K. Acham: Kunst und Wissenschaften aus Graz

Acham, Karl (Hrsg.): Kunst und Geisteswissenschaften aus Graz. Werk und Wirken überregional bedeutsamer Künstler und Gelehrter: vom 15. Jahrhundert bis zur Jahrtausendwende. Wien 2009 : Böhlau Verlag, ISBN 978-3-205-77706-9 784 S. € 59,00

Acham, Karl (Hrsg.): Rechts-, Sozial- und Wirtschaftswissenschaften aus Graz. Zwischen empirischer Analyse und normativer Handlungsanweisung: wissenschaftsgeschichtliche Befunde aus drei Jahrhunderten.

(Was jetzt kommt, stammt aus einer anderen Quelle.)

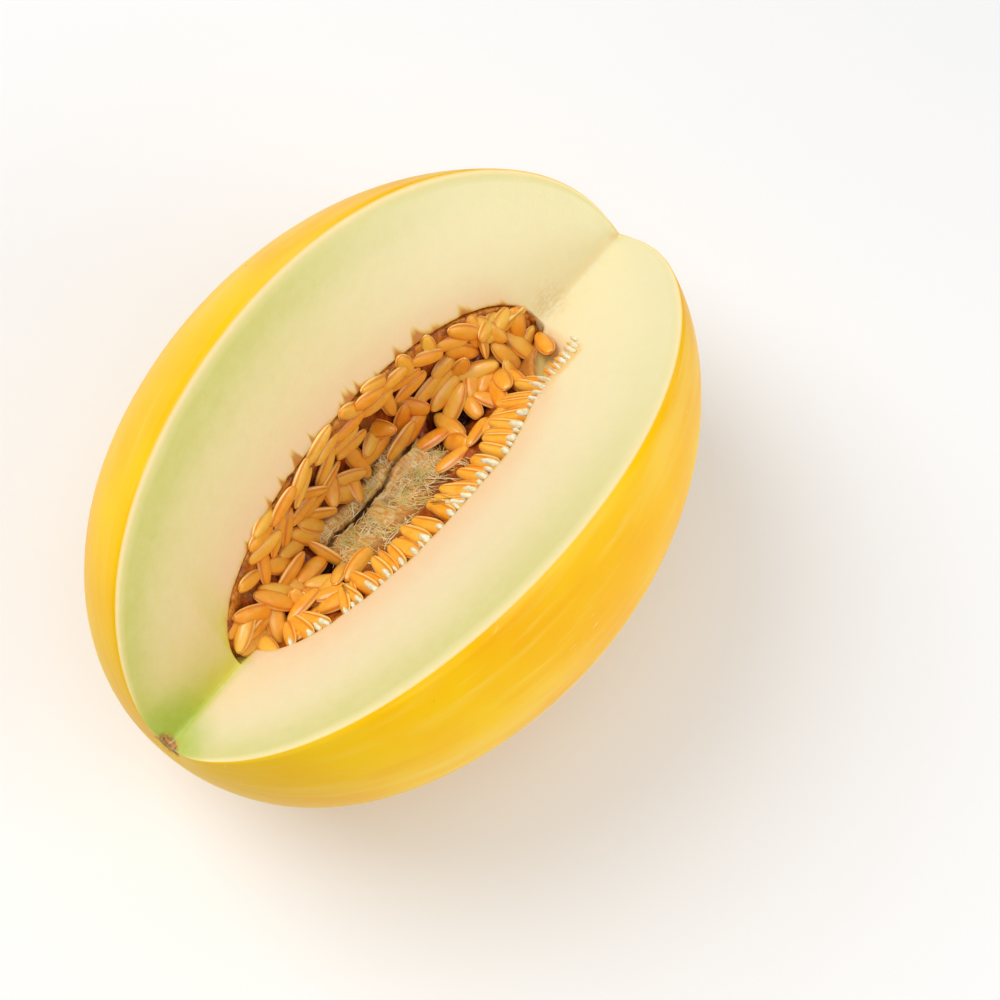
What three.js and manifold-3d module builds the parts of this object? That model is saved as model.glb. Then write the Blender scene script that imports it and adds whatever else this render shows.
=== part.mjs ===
// A ripe canary melon with a quarter cut out of it, lying on its side with the cut upwards.
// The rind and the flesh grew as one piece. The quarter's two cut faces meet along the core and open the
// seed cavity, which holds the pulp (the soft seed tissue) and the seeds: a row that the knife cut through,
// standing in the pulp below one cut face, and whole seeds lying loose on the pulp.
//
// Millimetres, +Z up. +X runs along the core from the stem end to the blossom end, and the missing quarter is
// centred on +Z. The origin is on the surface that the melon rests on, below the middle of its length.
import * as THREE from 'three';
import { mergeVertices } from 'three/addons/utils/BufferGeometryUtils.js';
import Module from 'manifold-3d';

// The fruit.
const fruitLength = 203; // stem end to blossom end, before the dimple takes a millimetre
const fruitDiameter = 147; // at its widest
const stemFullness = 0.062; // how much fuller the stem half is than the blossom half
const endBluntness = 0.015; // how much blunter than an ellipse both ends are
const dimpleRadius = 7; // where the stem came away
const dimpleDepth = 1.6;
const restDepth = 1.2; // how much the fruit's own weight has flattened it underneath

// The cut: two straight cuts along the core.
const cutAngle = 90; // degrees of the fruit that were taken out
const cutBelowCore = 1; // how far the two cuts pass the core before they meet

// The seed cavity, a spindle on the core.
const cavityLength = 134;
const cavityDiameter = 58;
const cavityTowardsStem = 4; // its middle, from the fruit's middle

// The pulp that fills the cavity up to the cut, and the hollow in it.
const pulpBelowCut = 1.6; // how far the pulp has sunk below the cut faces
const hollowLength = 118;
const hollowWidth = 31;
const hollowDepth = 27; // below its own middle
const hollowAboveCore = 16; // its middle
const hollowSideways = 4; // towards +Y, away from the cut seeds
const clearance = 0.3; // between the pulp and the fruit, and between one seed and the next

// The seeds.
const seedLength = 12.6;
const seedWidth = 5;
const seedThickness = 2.3;
const cutSeedCount = 24;
const cutSeedPitch = 4.8; // along the core
const cutSeedDip = 54; // degrees below level at which a cut seed runs down into the pulp
const cutSeedFan = 24; // degrees by which the row's first and last seeds turn towards its middle
const cutSeedLean = 40; // degrees by which its flat sides lean over towards the stem
const cutSeedInset = 2.6; // from the cavity's wall, along the cut face
const cutSeedLost = 1.2; // how much of its length stood above the cut
const wholeSeedCount = 34;
const wholeSeedSpread = 50; // degrees within which they point down the slope below the cut seeds
const strandsFrom = -34; // along the core: the stretch where strands of pulp take the place of whole seeds
const strandsTo = 18;
const strandsSideways = 9; // and how far across the core they reach
const wholeSeedSunk = 0.3; // how deep a whole seed has sunk into the pulp
const pocketMargin = 0.5; // by which a seed's pocket in the pulp is larger than the seed on every side

const wasm = await Module();
wasm.setup();

const rad = THREE.MathUtils.degToRad;
const halfCut = rad(cutAngle / 2);
const coreHeight = fruitDiameter / 2 - restDepth;
const pulpBelowCore = cutBelowCore + pulpBelowCut / Math.sin(halfCut); // where its two slopes would meet

// A closed three.js geometry as a solid.
function solidOf(geometry) {
  const bare = geometry.index ? geometry.toNonIndexed() : geometry.clone();
  bare.deleteAttribute('normal');
  bare.deleteAttribute('uv');
  const merged = mergeVertices(bare, 1e-4);
  return new wasm.Manifold(new wasm.Mesh({
    numProp: 3,
    vertProperties: merged.attributes.position.array,
    triVerts: new Uint32Array(merged.index.array),
  }));
}

// A solid as a named mesh, lifted from the core to the ground that the melon rests on.
function meshOf(solid, name, material) {
  const found = solid.getMesh();
  const points = new Float32Array(found.numVert * 3);
  for (let i = 0; i < found.numVert; i++) {
    points.set(found.vertProperties.subarray(i * found.numProp, i * found.numProp + 3), i * 3);
  }
  const geometry = new THREE.BufferGeometry();
  geometry.setAttribute('position', new THREE.BufferAttribute(points, 3));
  geometry.setIndex(new THREE.BufferAttribute(found.triVerts, 1));
  geometry.translate(0, 0, coreHeight);
  geometry.computeVertexNormals();
  const mesh = new THREE.Mesh(geometry, material);
  mesh.name = name;
  return mesh;
}

// A numbered name: seed, 0 gives seed_01.
function nameOf(kind, index) {
  return `${kind}_${String(index + 1).padStart(2, '0')}`;
}

// A round shape about the X axis, from a list of [x, radius] that starts and ends on the axis, -X end first.
function roundAlongX(outline, segments) {
  const profile = outline.map(([x, radius]) => new THREE.Vector2(Math.max(radius, 0), x));
  return new THREE.LatheGeometry(profile, segments).rotateZ(-Math.PI / 2);
}

// A spindle (an ellipsoid of revolution) on the X axis.
function spindle(length, diameter, rings, segments) {
  const outline = [];
  for (let i = 0; i <= rings; i++) {
    const turn = Math.PI * (1 - i / rings);
    outline.push([length / 2 * Math.cos(turn), i % rings ? diameter / 2 * Math.sin(turn) : 0]);
  }
  return roundAlongX(outline, segments);
}

// The fruit's outline: an ellipse made fuller at the stem end and blunter at both, with a dimple at the stem.
function fruitOutline(steps) {
  const outline = [];
  for (let i = 0; i <= steps; i++) {
    const turn = Math.PI * (1 - i / steps);
    const shape = 1 - stemFullness * Math.cos(turn) - endBluntness * Math.cos(3 * turn);
    outline.push([fruitLength / 2 * Math.cos(turn), i % steps ? Math.sin(turn) * shape : 0]);
  }
  const widest = Math.max(...outline.map(([, radius]) => radius));
  return outline.map(([x, share]) => {
    const radius = fruitDiameter / 2 * share / widest;
    const dimple = x < 0 ? dimpleDepth * Math.exp(-((radius / dimpleRadius) ** 2)) : 0;
    return [x + dimple, radius];
  });
}

// The missing quarter as a long prism whose edge lies the given depth below the core.
function quarter(below) {
  const reach = fruitLength + fruitDiameter;
  const outline = new THREE.Shape([
    new THREE.Vector2(0, -below),
    new THREE.Vector2(Math.sin(halfCut) * reach, Math.cos(halfCut) * reach - below),
    new THREE.Vector2(-Math.sin(halfCut) * reach, Math.cos(halfCut) * reach - below),
  ]);
  const prism = new THREE.ExtrudeGeometry(outline, { depth: 2 * reach, bevelEnabled: false });
  return solidOf(prism.translate(0, 0, -reach).rotateY(Math.PI / 2).rotateX(Math.PI / 2));
}

// The seed cavity's shape, drawn in by a gap on every side.
function cavityShape(gap) {
  const shape = spindle(cavityLength - 2 * gap, cavityDiameter - 2 * gap, 20, 28);
  return solidOf(shape.translate(-cavityTowardsStem, 0, 0));
}

// The fruit, in one piece: outline, less the quarter, the seed cavity and the flat that it rests on.
function fruitBody() {
  const whole = solidOf(roundAlongX(fruitOutline(30), 48));
  const below = new THREE.BoxGeometry(fruitLength, fruitDiameter, fruitDiameter);
  const ground = solidOf(below.translate(0, 0, -coreHeight - fruitDiameter / 2));
  return whole.subtract(quarter(cutBelowCore)).subtract(cavityShape(0)).subtract(ground);
}

// A seed on the X axis, its pointed end at +X, flat in the XY plane.
function seed(length, width, thickness) {
  const rings = 5;
  const outline = [];
  for (let i = 0; i <= rings; i++) {
    const along = i / rings;
    const turn = Math.PI * along;
    const radius = width / 2 * Math.sin(turn) ** 0.8 * (1 - 0.3 * (along - 0.5));
    outline.push([-length / 2 * Math.cos(turn), i % rings ? radius : 0]);
  }
  return roundAlongX(outline, 8).scale(1, 1, thickness / width);
}

// How far the cavity reaches from the core, the given distance along the core.
function cavityRadius(x) {
  const along = (x + cavityTowardsStem) / (cavityLength / 2);
  return cavityDiameter / 2 * Math.sqrt(Math.max(0, 1 - along * along));
}

// Height of the pulp's upper surface above the core: a slope below each cut face, and the hollow between,
// whose middle lies about as high as the slopes' upper ends, so that only its lower half cuts them.
function pulpTop(x, y) {
  const slope = Math.abs(y) / Math.tan(halfCut) - pulpBelowCore;
  const along = (x + cavityTowardsStem) / (hollowLength / 2);
  const across = (y - hollowSideways) / (hollowWidth / 2);
  const inside = 1 - along * along - across * across;
  if (inside <= 0) return slope;
  return Math.min(slope, hollowAboveCore - hollowDepth * Math.sqrt(inside));
}

// A point on the pulp and the direction that the surface faces there, smoothed over a seed's width.
function spotOnPulp(x, y) {
  const reach = seedWidth / 2;
  const alongX = (pulpTop(x + reach, y) - pulpTop(x - reach, y)) / (2 * reach);
  const alongY = (pulpTop(x, y + reach) - pulpTop(x, y - reach)) / (2 * reach);
  return {
    point: new THREE.Vector3(x, y, pulpTop(x, y)),
    facing: new THREE.Vector3(-alongX, -alongY, 1).normalize(),
  };
}

// The matrix of a seed at a centre, its pointed end towards one direction and its flat side facing another.
function poseOf(centre, towards, facing) {
  const long = towards.clone().normalize();
  const wide = new THREE.Vector3().crossVectors(facing, long).normalize();
  const flat = new THREE.Vector3().crossVectors(long, wide);
  return new THREE.Matrix4().makeBasis(long, wide, flat).setPosition(centre);
}

// A seed in its place, grown on every side by a margin.
function placedSeed(pose, margin) {
  const grown = seed(seedLength + 2 * margin, seedWidth + 2 * margin, seedThickness + 2 * margin);
  return solidOf(grown.applyMatrix4(pose));
}

// Poses of the seeds in the row that the knife went through, below the cut face on the -Y side.
function cutSeedPoses() {
  const dip = rad(cutSeedDip);
  const downTheCut = new THREE.Vector3(0, Math.sin(halfCut), -Math.cos(halfCut));
  const poses = [];
  for (let i = 0; i < cutSeedCount; i++) {
    const x = (i - (cutSeedCount - 1) / 2) * cutSeedPitch - cavityTowardsStem;
    const spot = new THREE.Vector3(x, 0, -cutBelowCore);
    spot.addScaledVector(downTheCut, cutSeedInset - cavityRadius(x));
    const fan = rad(cutSeedFan) * (x + cavityTowardsStem) / (cavityLength / 2);
    const towards = new THREE.Vector3(-Math.sin(fan) * Math.cos(dip), Math.cos(fan) * Math.cos(dip), -Math.sin(dip));
    const facing = new THREE.Vector3(-Math.cos(fan), -Math.sin(fan), 0).applyAxisAngle(towards, rad(cutSeedLean));
    poses.push(poseOf(spot.addScaledVector(towards, seedLength / 2 - cutSeedLost), towards, facing));
  }
  return poses;
}

// A repeatable stream of numbers from 0 to 1.
function scatter(seedNumber) {
  let state = seedNumber;
  return () => {
    state = (state + 0x6d2b79f5) | 0;
    let mixed = Math.imul(state ^ (state >>> 15), 1 | state);
    mixed ^= mixed + Math.imul(mixed ^ (mixed >>> 7), 61 | mixed);
    return ((mixed ^ (mixed >>> 14)) >>> 0) / 4294967296;
  };
}

// Poses of the whole seeds: each falls on a chance spot of the pulp and stays where it clears the fruit and
// the seeds that lie there. None lies among the strands, halfway along the hollow. On the slope below
// the cut seeds they point down the slope; elsewhere they lie any way round.
function wholeSeedPoses(fruit, cutSeeds) {
  const chance = scatter(7);
  const lying = [fruit, ...cutSeeds];
  const poses = [];
  for (let tries = 0; poses.length < wholeSeedCount && tries < 4000; tries++) {
    const x = (chance() - 0.5) * cavityLength - cavityTowardsStem;
    const room = cavityRadius(x) * Math.sin(halfCut);
    const y = (2 * chance() - 1) * room;
    const turn = chance();
    if (x > strandsFrom && x < strandsTo && y < strandsSideways) continue;
    const { point, facing } = spotOnPulp(x, y);
    const onSlope = x > strandsTo && y < hollowSideways;
    const yaw = onSlope ? rad(90 + wholeSeedSpread * (turn - 0.5)) : 2 * Math.PI * turn;
    const level = new THREE.Vector3(Math.cos(yaw), Math.sin(yaw), 0);
    const towards = level.addScaledVector(facing, -level.dot(facing));
    const pose = poseOf(point.addScaledVector(facing, seedThickness / 2 - wholeSeedSunk), towards, facing);
    const candidate = placedSeed(pose, 0);
    if (lying.some((other) => other.minGap(candidate, 2 * clearance) < clearance)) continue;
    lying.push(candidate);
    poses.push(pose);
  }
  return poses;
}

// The pulp: the cavity's filling, less the quarter, the hollow and a close pocket around every seed.
function pulpBody(poses) {
  const hollow = spindle(hollowLength, hollowWidth, 16, 20).scale(1, 1, 2 * hollowDepth / hollowWidth);
  const pockets = wasm.Manifold.union(poses.map((pose) => placedSeed(pose, pocketMargin)));
  return cavityShape(clearance)
    .subtract(quarter(pulpBelowCore))
    .subtract(solidOf(hollow.translate(-cavityTowardsStem, hollowSideways, hollowAboveCore)))
    .subtract(pockets);
}

const fleshMaterial = new THREE.MeshStandardMaterial({ color: 0xe8b83a, roughness: 0.45, metalness: 0 });
const pulpMaterial = new THREE.MeshStandardMaterial({ color: 0xd99a52, roughness: 0.3, metalness: 0 });
const seedMaterial = new THREE.MeshStandardMaterial({ color: 0xe3a24c, roughness: 0.35, metalness: 0 });
const kernelMaterial = new THREE.MeshStandardMaterial({ color: 0xf0e3c4, roughness: 0.5, metalness: 0 });

const fruit = fruitBody();
const rowPoses = cutSeedPoses();
const cutSeeds = rowPoses.map((pose) => placedSeed(pose, 0).subtract(quarter(cutBelowCore)));
const loosePoses = wholeSeedPoses(fruit, cutSeeds);

const group = new THREE.Group();
group.name = 'cut_melon';
group.add(meshOf(fruit, 'melon_body', fleshMaterial));
group.add(meshOf(pulpBody([...rowPoses, ...loosePoses]), 'seed_pulp', pulpMaterial));
cutSeeds.forEach((solid, i) => group.add(meshOf(solid, nameOf('cut_seed', i), kernelMaterial)));
loosePoses.forEach((pose, i) => {
  group.add(meshOf(placedSeed(pose, 0), nameOf('whole_seed', i), seedMaterial));
});

export default group;
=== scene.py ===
import math

import bpy
import numpy as np
from mathutils import Matrix, Vector


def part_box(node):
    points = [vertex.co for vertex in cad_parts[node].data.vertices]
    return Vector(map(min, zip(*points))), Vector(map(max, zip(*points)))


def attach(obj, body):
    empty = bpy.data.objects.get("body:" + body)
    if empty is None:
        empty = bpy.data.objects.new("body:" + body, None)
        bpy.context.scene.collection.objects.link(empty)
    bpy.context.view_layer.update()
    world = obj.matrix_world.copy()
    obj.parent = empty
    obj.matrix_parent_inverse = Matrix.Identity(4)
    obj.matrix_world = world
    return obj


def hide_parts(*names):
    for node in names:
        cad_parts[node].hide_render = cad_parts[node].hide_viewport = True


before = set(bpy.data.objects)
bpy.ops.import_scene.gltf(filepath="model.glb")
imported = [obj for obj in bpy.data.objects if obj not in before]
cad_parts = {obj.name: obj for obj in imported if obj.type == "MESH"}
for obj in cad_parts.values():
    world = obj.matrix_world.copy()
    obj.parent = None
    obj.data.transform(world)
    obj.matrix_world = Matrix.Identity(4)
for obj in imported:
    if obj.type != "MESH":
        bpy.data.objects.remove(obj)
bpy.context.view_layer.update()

mm = 0.001


def rgb(red, green, blue):
    # a colour as painters' programs give it, 0 to 255, turned into the linear values that shaders use
    parts = np.array([red, green, blue]) / 255
    linear = np.where(parts < 0.04045, parts / 12.92, ((parts + 0.055) / 1.055) ** 2.4)
    return (*linear.tolist(), 1.0)


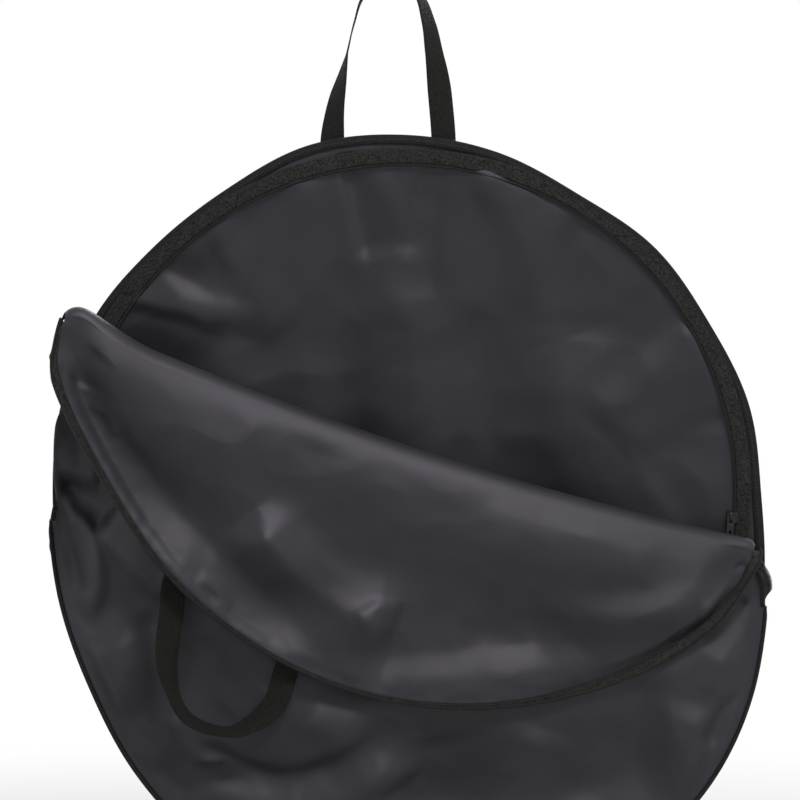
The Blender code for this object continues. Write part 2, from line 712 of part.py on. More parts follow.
def main():
    for old in list(bpy.data.objects):
        bpy.data.objects.remove(old)
    material("cloth", (0.036, 0.034, 0.041), 0.55)
    material("binding", (0.014, 0.014, 0.015), 0.70)
    material("piping", (0.020, 0.020, 0.022), 0.55)
    material("webbing", (0.016, 0.017, 0.013), 0.85)
    material("zip_tape", (0.022, 0.022, 0.022), 0.80)
    material("zip_coil", (0.030, 0.030, 0.031), 0.45)
    material("zip_metal", (0.22, 0.22, 0.23), 0.35, 0.9)

    # The handle is held at the origin; the bag swings on the line of its two roots.
    width = back_handle_right_x - back_handle_left_x
    grip_x = back_handle_left_x + width / 2
    root = Vector((grip_x, 0.0, back_root()))
    root.y = back_outline_y(grip_x, root.z) + root_level + sewing_gap
    swing = Matrix.Translation((0.0, 0.0, -back_handle_rise + root_radius))
    swing_axis = pivot("bag_swing_axis", swing)
    lean = Matrix.Rotation(math.radians(bag_lean_deg), 4, "X") @ Matrix.Translation(-root)
    bag = pivot("bag_frame", lean, swing_axis)

    build_back(bag)
    build_front(bag)
    build_gusset(bag)

    fold_axis = pivot("flap_fold_axis", fold, bag)
    build_flap(fold_axis)
    handle_frame, spacing = front_handle_frame()
    front_axis = pivot("front_handle_axis", handle_frame, fold_axis)
    build_front_handle(handle_frame, spacing, fold_axis, front_axis)
    handle = pivot("back_handle_frame", swing)
    build_back_handle(bag, handle, root)

    zip_axis = pivot("slider_travel_axis", Matrix.Rotation(-math.radians(slider_rest_deg), 4, "Y"), bag)
    at_coil = pivot("slider_place", Matrix.Translation((coil_circle, 0.0, 0.0)), zip_axis)
    centre_x = build_slider(at_coil)
    hang = Matrix.Translation((centre_x, -pull_axis_level(), 0.0)) @ Matrix.Rotation(
        -math.radians(bag_lean_deg), 4, "X")
    pull_axis = pivot("pull_swing_axis", hang, at_coil)
    build_pull(pull_axis)

    bpy.context.view_layer.update()
    for empty in (swing_axis, fold_axis, front_axis, zip_axis, at_coil, pull_axis):
        world = empty.matrix_world
        print(empty.name, "at", tuple(round(v, 6) for v in world.translation),
              "x", tuple(round(v, 6) for v in world.col[0][:3]),
              "y", tuple(round(v, 6) for v in world.col[1][:3]))


main()
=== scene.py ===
# Looks of the bike wheel bag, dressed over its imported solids.
import json
import math

import bmesh
import bpy
import numpy as np
from mathutils import Matrix, Vector, noise


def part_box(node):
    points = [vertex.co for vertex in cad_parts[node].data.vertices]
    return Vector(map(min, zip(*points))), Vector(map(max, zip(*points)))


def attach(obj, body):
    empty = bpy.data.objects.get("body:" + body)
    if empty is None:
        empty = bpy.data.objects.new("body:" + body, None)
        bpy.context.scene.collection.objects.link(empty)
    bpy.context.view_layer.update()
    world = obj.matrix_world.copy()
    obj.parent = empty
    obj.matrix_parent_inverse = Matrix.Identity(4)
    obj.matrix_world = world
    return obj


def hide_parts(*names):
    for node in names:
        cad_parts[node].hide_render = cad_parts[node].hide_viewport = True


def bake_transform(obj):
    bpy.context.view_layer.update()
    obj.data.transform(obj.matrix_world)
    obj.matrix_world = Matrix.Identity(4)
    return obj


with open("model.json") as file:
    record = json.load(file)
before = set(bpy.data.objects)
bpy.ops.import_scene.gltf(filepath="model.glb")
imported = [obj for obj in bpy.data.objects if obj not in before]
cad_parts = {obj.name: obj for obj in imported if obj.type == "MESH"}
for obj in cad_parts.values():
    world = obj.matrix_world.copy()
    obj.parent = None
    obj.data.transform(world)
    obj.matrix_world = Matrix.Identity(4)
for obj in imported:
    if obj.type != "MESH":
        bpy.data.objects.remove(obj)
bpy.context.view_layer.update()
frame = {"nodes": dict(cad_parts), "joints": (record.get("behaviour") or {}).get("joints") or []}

joints = {joint["name"]: joint for joint in frame["joints"]}
print("stage: frame loaded")

# The bag's own sizes, most of which repeat the solids' driving values
bag = {
    "mouthRadius": 0.404,
    "outlineStep": 15.0,
    "outlineShares": (1.012, 1.008, 0.990, 0.996, 0.984, 1.006, 1.020, 1.026,
                      1.000, 0.996, 1.008, 1.002, 0.994, 1.002, 1.012, 1.054,
                      1.098, 1.140, 1.172, 1.180, 1.172, 1.165, 1.120, 1.058),
    "depth": 0.096,
    "depthStations": (-212.0, -202.0, -190.0, -176.5, -150.0, -120.0, -90.0, -60.0, -35.0, -16.5, -8.0),
    "depthShares": (1.00, 0.90, 0.58, 0.24, 0.66, 0.94, 1.00, 0.92, 0.60, 0.24, 0.34),
    "backBelly": 0.018,
    "backBellyPower": 2.5,
    "frontBelly": 0.022,
    "frontBellyPower": 1.5,
    "gussetBulge": 0.004,
    "cloth": 0.0012,
    "edgeInset": 0.0015,
    "flatRim": 0.014,
    "foldHalf": 0.393,
    "rollRadius": 0.010,
    "flapRadius": 0.0115,
    "flapHalf": 0.412,
    "flapDrop": 0.295,
    "flapInset": 0.011,
    "flapRoundPower": 1.26,
    "flapFlare": 0.038,
    "flapFlarePower": 1.3,
    "flapEnd": 80.0,
    "flapTopShare": 0.990,
    "zipStart": -16.5,
    "zipFinish": 183.4,
    "frontLeft": -202.0,
    "frontRight": -10.5,
    "coilCircle": 0.378,
    "backHandleWidth": 0.126,
    "frontHandleWidth": 0.150,
}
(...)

Wien 2010 : Böhlau Verlag, ISBN 978-3-205-78467-8 687 S. € 59,00

Rezensiert für H-Soz-Kult von
Roland Konrad Kobald, Wien

Mit dem vom Grazer Soziologen, Sozialphilosophen und Wissenschaftshistoriker Karl Acham als Herausgeber konzipierten Sammelwerk „Kunst und Wissenschaft aus Graz“ liegen nun insgesamt drei umfangreiche Teilbände vor, welche die Grazer Wissenschaftsgeschichte seit dem 15. Jahrhundert historisch darstellen und wissenschaftstheoretisch untermauern. Der Herausgeber stellt in seinem historischen Wissenschaftsprojekt die Wirkungsgeschichte der wissenschaftlichen, technischen und künstlerischen Leistungen aus Graz in den Vordergrund und bettet diese in sozialhistorische und geographische Deutungsmuster ein.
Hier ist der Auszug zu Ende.